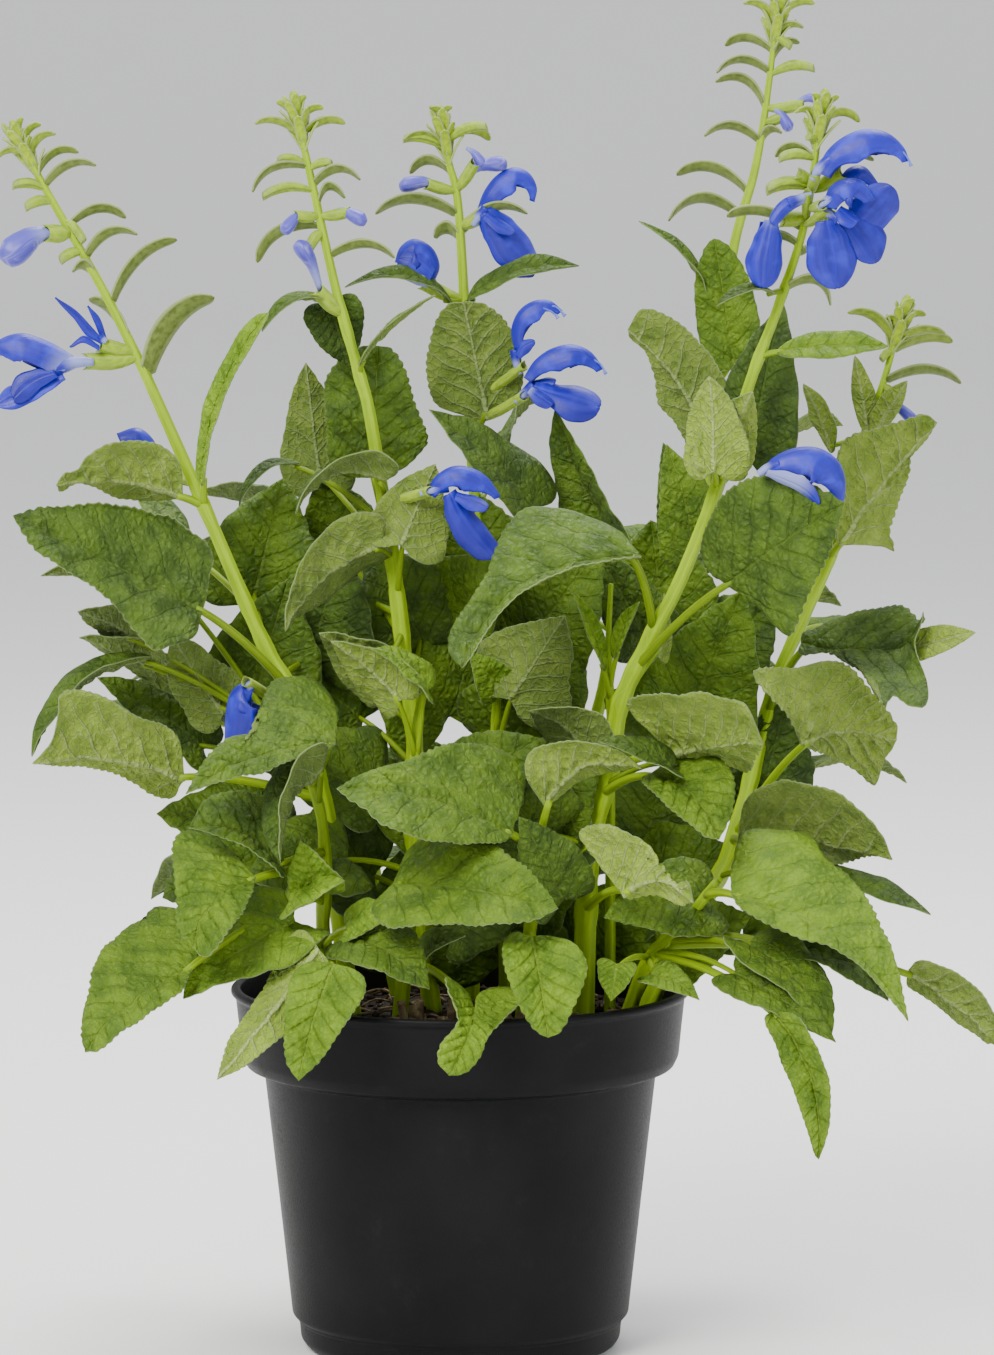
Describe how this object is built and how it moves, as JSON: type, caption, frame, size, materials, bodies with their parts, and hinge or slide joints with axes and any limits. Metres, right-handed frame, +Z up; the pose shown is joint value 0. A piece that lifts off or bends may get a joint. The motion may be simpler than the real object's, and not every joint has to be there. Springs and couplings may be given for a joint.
{
  "type": "potted perennial sage",
  "caption": "Herbaceous sage with leaning flower spikes, hooded blue flowers, recurved bracts and broad veined leaves, growing in a plain round black nursery pot.",
  "frame": {"origin": "on the pot's axis, at the surface the pot stands on", "axes": "+Z up, -Y towards the front of the plant, +X to its right"},
  "size_m": [0.3279, 0.2531, 0.4462],
  "materials": {
    "pot": "satin black moulded plastic",
    "soil": "moist peat with coarse fibres",
    "stem": "fresh green, finely hairy",
    "leaf": "matt, wrinkled, paler and hairy below",
    "petal": "soft satin petal"
  },
  "bodies": {
    "root": {"pot": "pot", "soil": "soil", "stem_left": "stem", "stem_mid_left": "stem", "stem_centre": "stem", "stem_back_right": "stem", "stem_front_right": "stem", "stem_far_right": "stem", "shoot_front_left": "stem", "shoot_mid_left": "stem", "shoot_centre": "stem", "shoot_front_centre": "stem", "shoot_front_right": "stem", "shoot_young": "stem", "shoot_back_left": "stem", "shoot_back_right": "stem", "flower_left_open": "petal", "flower_left_withered": "petal", "flower_left_behind": "petal", "flower_centre_top": "petal", "flower_centre_bud": "petal", "flower_centre_upper": "petal", "flower_centre_right": "petal", "flower_low": "petal", "flower_hanging_bud": "petal", "flower_right_top": "petal", "flower_right_mid": "petal", "flower_right_low": "petal", "flower_right_cup": "petal", "flower_resting": "petal", "leaf_left_big": "leaf", "leaf_left_pale": "leaf", "leaf_left_upright": "leaf", "leaf_left_low_pale": "leaf", "leaf_left_front": "leaf", "leaf_left_dark": "leaf", "leaf_left_side": "leaf", "leaf_left_bottom": "leaf", "leaf_left_rim": "leaf", "leaf_rim_left": "leaf", "leaf_centre_big": "leaf", "leaf_centre_low": "leaf", "leaf_rim_centre": "leaf", "leaf_rim_twisted": "leaf", "leaf_centre_pale": "leaf", "leaf_centre_right_pale": "leaf", "leaf_arch_big": "leaf", "leaf_centre_round": "leaf", "leaf_behind_left": "leaf", "leaf_right_broad": "leaf", "leaf_far_right_pale": "leaf", "leaf_right_veined": "leaf", "leaf_right_heart": "leaf", "leaf_right_curled": "leaf", "leaf_right_lit": "leaf", "leaf_right_low_pale": "leaf", "leaf_right_end": "leaf", "leaf_right_hanging": "leaf", "leaf_mid_right": "leaf", "leaf_mid_right_low": "leaf"}
  },
  "joints": []
}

────

*Objective:* Return nothing except the number of lines that include the string "axes".

*Reply to the exercise:* 2